Bay Cities Italian Deli and Bakery

“I’ve been going to Bay Cities since I was in elementary school, getting the sandwiches. Once a month, my mom would take us there before school and get us the Godmother [an Italian sandwich made with prosciutto, ham, capicola, mortadella, Genoa salami, provolone cheese, and peppers]. The place is still around, and that’s such a classic sandwich.”

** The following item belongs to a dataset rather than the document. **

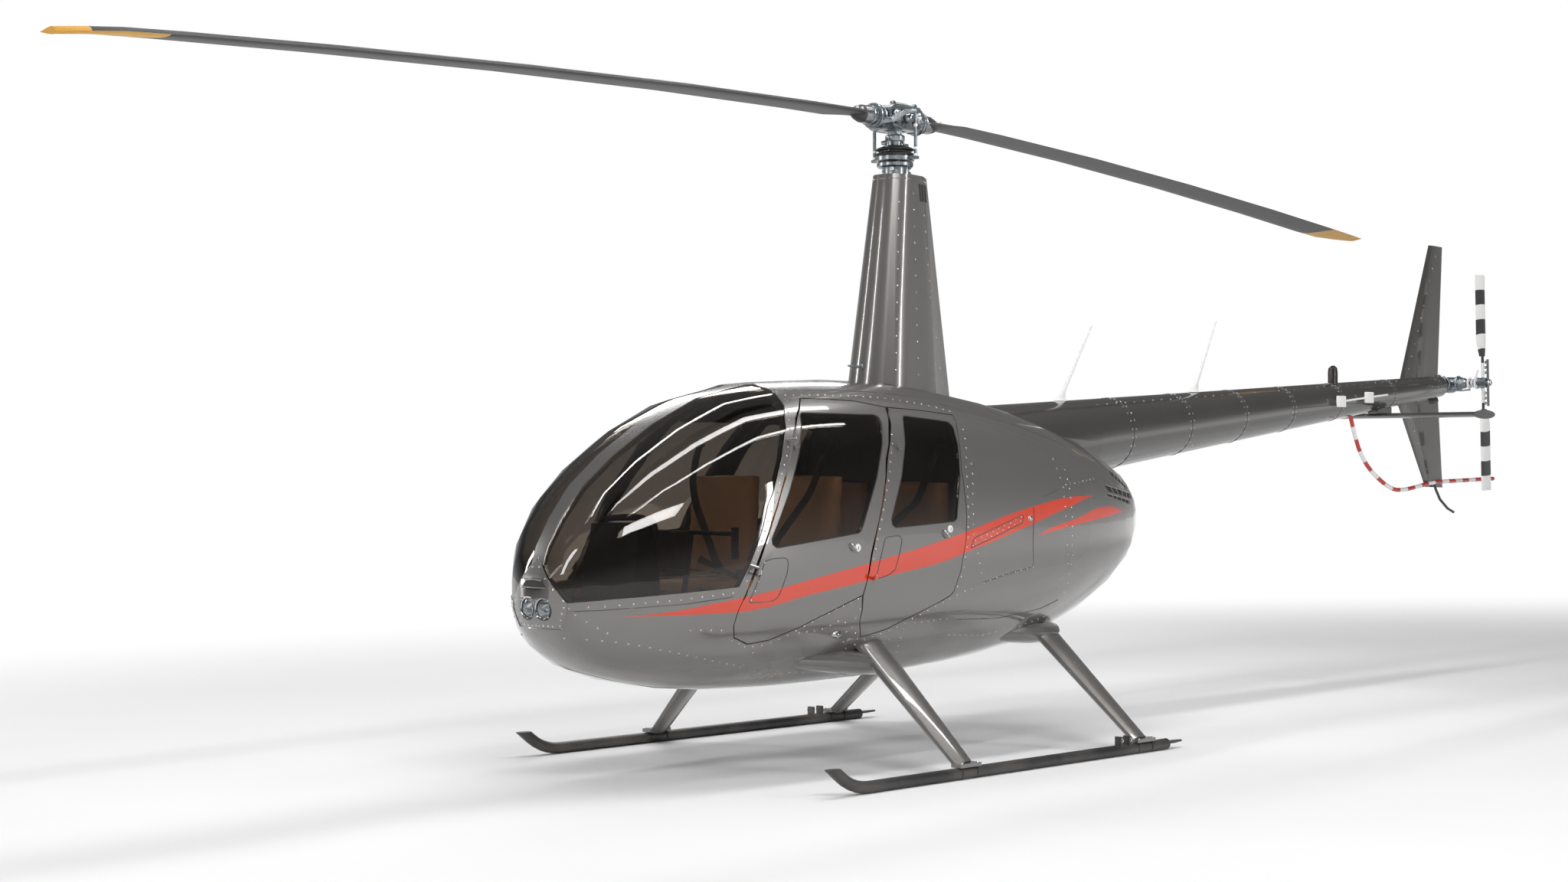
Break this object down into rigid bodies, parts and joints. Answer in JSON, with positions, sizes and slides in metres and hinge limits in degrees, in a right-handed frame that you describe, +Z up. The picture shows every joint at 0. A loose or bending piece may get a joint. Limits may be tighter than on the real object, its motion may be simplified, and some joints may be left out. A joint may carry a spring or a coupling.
{
  "type": "light helicopter",
  "caption": "Light cabin helicopter on fixed skids with a two-blade main rotor on a tall mast, a two-blade tail rotor and hinged doors.",
  "frame": {"origin": "on the ground under the middle of the bounding box", "axes": "+X out of the nose, +Y to the left side, +Z up"},
  "size_m": [11.2616, 2.24, 3.385],
  "materials": {
    "body_paint": "gloss",
    "tinted_glass": "polished",
    "tan_leather": "satin",
    "black_trim": "matte",
    "dark_paint": "satin",
    "bare_metal": "satin",
    "blade_paint": "matte",
    "white_plastic": "gloss",
    "guard_paint": "gloss",
    "dark_lens": "gloss",
    "clear_lens": "polished",
    "cast_alloy": "matte"
  },
  "bodies": {
    "airframe": {"cabin_tub": "body_paint", "windshield_frame": "body_paint", "roof": "body_paint", "cowl_aft": "body_paint", "cowl_left": "body_paint", "cowl_right": "body_paint", "mast_fairing": "body_paint", "tail_cone": "body_paint", "tail_cone_fairing": "body_paint", "fin_upper": "body_paint", "fin_lower": "body_paint", "stabilizer": "body_paint", "strut_front_left": "body_paint", "strut_front_right": "body_paint", "strut_rear_left": "body_paint", "strut_rear_right": "body_paint", "windshield_left": "tinted_glass", "windshield_right": "tinted_glass", "seat_back_front_left": "tan_leather", "seat_back_front_right": "tan_leather", "seat_back_rear_left": "tan_leather", "seat_back_rear_right": "tan_leather", "seat_cushion_front_left": "tan_leather", "seat_cushion_front_right": "tan_leather", "seat_cushion_rear_left": "tan_leather", "seat_cushion_rear_right": "tan_leather", "console": "black_trim", "cyclic": "black_trim", "collective": "black_trim", "cabin_floor": "black_trim", "firewall": "black_trim", "skid_left": "dark_paint", "skid_right": "dark_paint", "swash_fixed": "bare_metal", "mast_tube": "bare_metal", "tail_gearbox": "bare_metal", "antenna_front": "white_plastic", "antenna_rear": "white_plastic", "tail_rotor_guard": "guard_paint", "beacon": "dark_lens", "landing_light_left": "clear_lens", "landing_light_right": "clear_lens", "engine": "cast_alloy"},
    "main_rotor": {"mast_shaft": "bare_metal", "rotor_hub": "bare_metal", "main_blade_a": "blade_paint", "main_blade_b": "blade_paint", "swash_turning": "bare_metal"},
    "tail_rotor": {"tail_hub": "bare_metal", "tail_blade_a": "dark_paint", "tail_blade_b": "dark_paint"},
    "front_door_left": {"door_front_left": "body_paint", "glass_front_left": "tinted_glass"},
    "front_door_right": {"door_front_right": "body_paint", "glass_front_right": "tinted_glass"},
    "rear_door_left": {"door_rear_left": "body_paint", "glass_rear_left": "tinted_glass"},
    "rear_door_right": {"door_rear_right": "body_paint", "glass_rear_right": "tinted_glass"}
  },
  "joints": [
    {"name": "main_rotor_spin", "type": "hinge", "parent": "airframe", "child": "main_rotor", "pos_m": [0.6054, 0, 3.297], "axis": [0, 0, 1], "continuous": true},
    {"name": "tail_rotor_spin", "type": "hinge", "parent": "airframe", "child": "tail_rotor", "pos_m": [-5.0896, 0.25, 2.01], "axis": [0, 1, 0], "continuous": true},
    {"name": "front_door_left_hinge", "type": "hinge", "parent": "airframe", "child": "front_door_left", "pos_m": [2.0813, 0.5946, 1.3003], "axis": [0.4639, 0.1045, -0.8797], "range_deg": [0, 75]},
    {"name": "front_door_right_hinge", "type": "hinge", "parent": "airframe", "child": "front_door_right", "pos_m": [2.0813, -0.5946, 1.3003], "axis": [-0.4639, 0.1045, 0.8797], "range_deg": [0, 75]},
    {"name": "rear_door_left_hinge", "type": "hinge", "parent": "airframe", "child": "rear_door_left", "pos_m": [1.3581, 0.6275, 1.2709], "axis": [0.365, 0.1004, -0.9256], "range_deg": [0, 75]},
    {"name": "rear_door_right_hinge", "type": "hinge", "parent": "airframe", "child": "rear_door_right", "pos_m": [1.3581, -0.6275, 1.2709], "axis": [-0.365, 0.1004, 0.9256], "range_deg": [0, 75]}
  ],
  "couplings": [
    {"joint": "tail_rotor_spin", "follows": "main_rotor_spin", "ratio": -5.957}
  ]
}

Little Prince Green Pea Pancake

Photo: Courtesy Little Prince

Little Prince

“Right now for brunch, this is where I go. It’s Ari Taymor’s place in Santa Monica, and it started as a pop-up and is now permanent. The style is California product-driven. They do a smashed-pea pancake with a salad that’s really good. There’s a smoked salmon hash that isn’t really hash, but was pretty and delicious and comes with a seaweed hollandaise. And I liked the avocado toast, which has labne and fennel—it was really fresh.”

Scopa Charcuterie

Photo: Jakob N. Layman

Scopa Italian Roots

“Scopa in Venice, at the end of Abbot Kinney, is really cool. I like the vibe there. The cocktails are great, too. I’m a fan of their shaved brussels sprout salad with pecorino, grapes, and almonds. And the fried veal-chop Milanese with mustard greens and fennel is delicious.”

Rustic Canyon

Photo: Courtesy Rustic Canyon

Rustic Canyon

“I like the way Jeremy Fox approaches food—there’s a lot of creativity in what he does. The flavors are bold but never overbearing. His style is very Californian—really market-driven. I like to order what’s in season when I go there. He used to have Ubuntu, which was vegetarian, so this is definitely more meat-driven than that.”

Gjusta dishes

Photo: Pedun + Munk


“The sandwiches here are so great—like their turkey is so simple, but it’s good because the bread is so fresh. They make everything on-site, and you see the whole kitchen at work. It’s pretty cool. It can be really busy, even on the weekdays, so it’s best to go around 2:30 or 3 when it’s a little slower.”